You challenge films that focus on poverty and violence, like City of God.
It’s a good thing to show the lives of excluded and poor people, but it depends how you treat it. Porno Miseria, as they call it in Spanish, is a second exclusion, because these people have already been excluded from the mainstream world, and then they are treated as a source of excitement for cinema-goers. City of God is a good film, but it has a negative effect in Brazil because it’s hard to recall a scene without someone holding a gun. As if poor people don’t know how to do anything else, and it has this Blaxploitation mood, where ‘70s Funk music is used as the background of a mass killing scene, as if it’s cool to kill people.
And that’s a very middle-class view, because they are only concerned about stray bullets from the favelas, they don’t care about the conditions people live in there. My goal is to build stories and characters that honestly show other aspects of their lives.
During the last five years there have been a lot of new directors from minority groups, which can really change the way Brazilians see their country. But ANCINE, the Brazilian film Institute, is now paralysed by funding controls and from Bolsonaro’s cultural proposals, we can only figure that this process of social inclusion and transformation through culture will disappear.
The film was partly produced in Argentina
I did the post production in Buenos Aires through a partnership with the Un Puma company. There was no money for this in Brazil, but it was also an artistic choice.
When I met Teddy Williams, Victoria Marotta and Jerónimo Quevedo I felt that we are all pushing for the same kind of cinema. I and the Brazilian producer, Camila Bahia believe that we need more Latin-American integration. We are part of the same continent, we share a lot of the same reality, so we need to collaborate. This film was a first step in this direction for me.
What are your concerns for Brazil and for film makers, since Bolsonaro was elected?

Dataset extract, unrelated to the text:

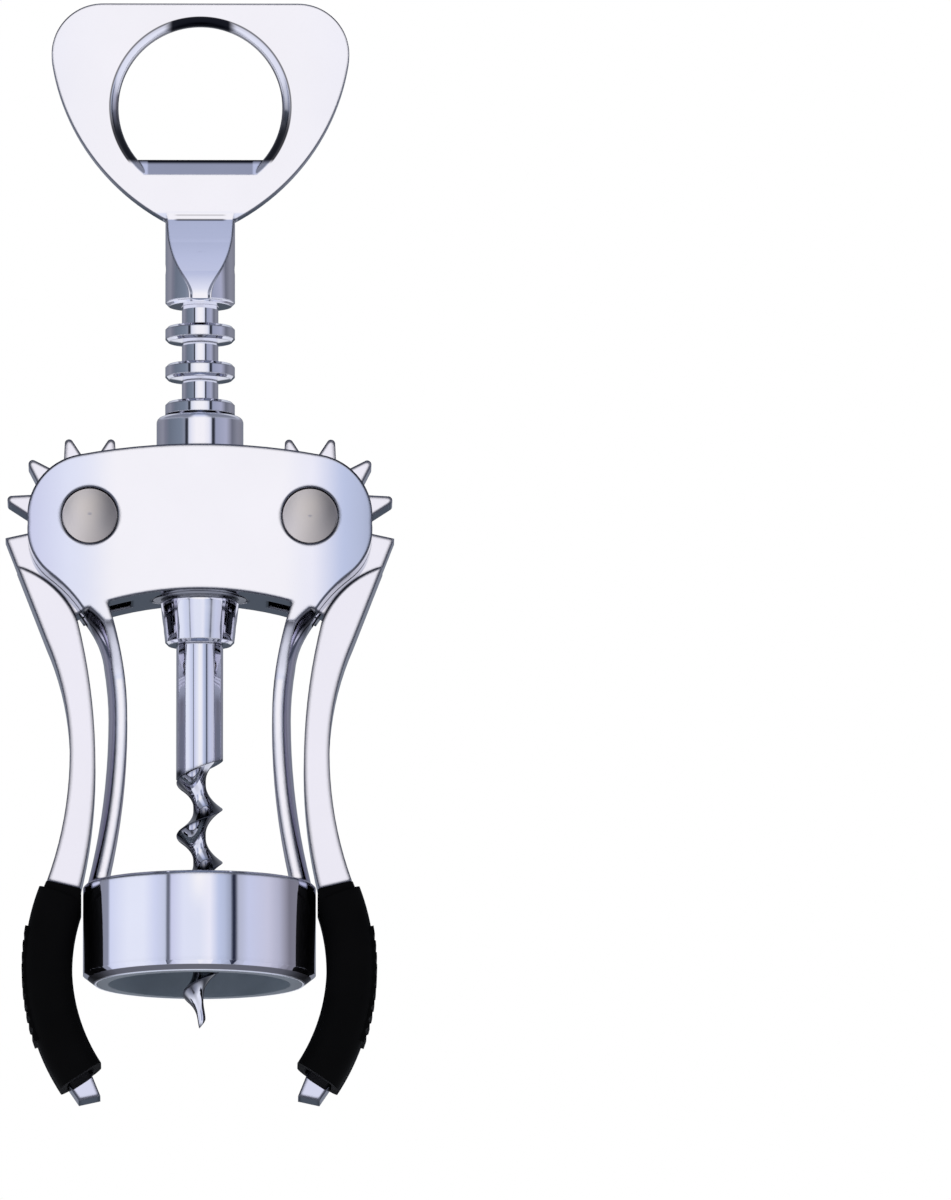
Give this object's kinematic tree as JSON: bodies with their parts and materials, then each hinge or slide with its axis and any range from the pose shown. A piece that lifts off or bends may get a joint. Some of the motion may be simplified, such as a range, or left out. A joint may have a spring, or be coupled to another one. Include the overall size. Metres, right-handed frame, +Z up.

I’m really pessimistic. Bolsonaro doesn’t have any fear of publicly proclaiming his prejudices regarding Blacks, women, gays or indigenous people. In four months, he has abolished the “ministry of human rights”, he wants to change the land reservations for indigenous people, and his programme to deal with violence against women is to make partnerships with beauty shop employees to stimulate complaints of harassment.
He even changed the anti-AIDS campaign publicity material because it mentions gays and trans people, which “offends families”.
Our president celebrates publicly the date of the military coup of 1964 and today, 22nd of April, he stopped the work of scientists who are searching for the remains of the last of those who were disappeared during the dictatorship. We are facing a dark age and I’m afraid of what tomorrow can bring to us. Not only in Brazil, but the whole world. A part of humanity is now saying openly that some lives are worth more than others, and minority groups are not quite human. Of course, culture and the cinema will suffer. In times like these, we need to remember that all lives matter, and how making films can help us to surpass all of this nightmare.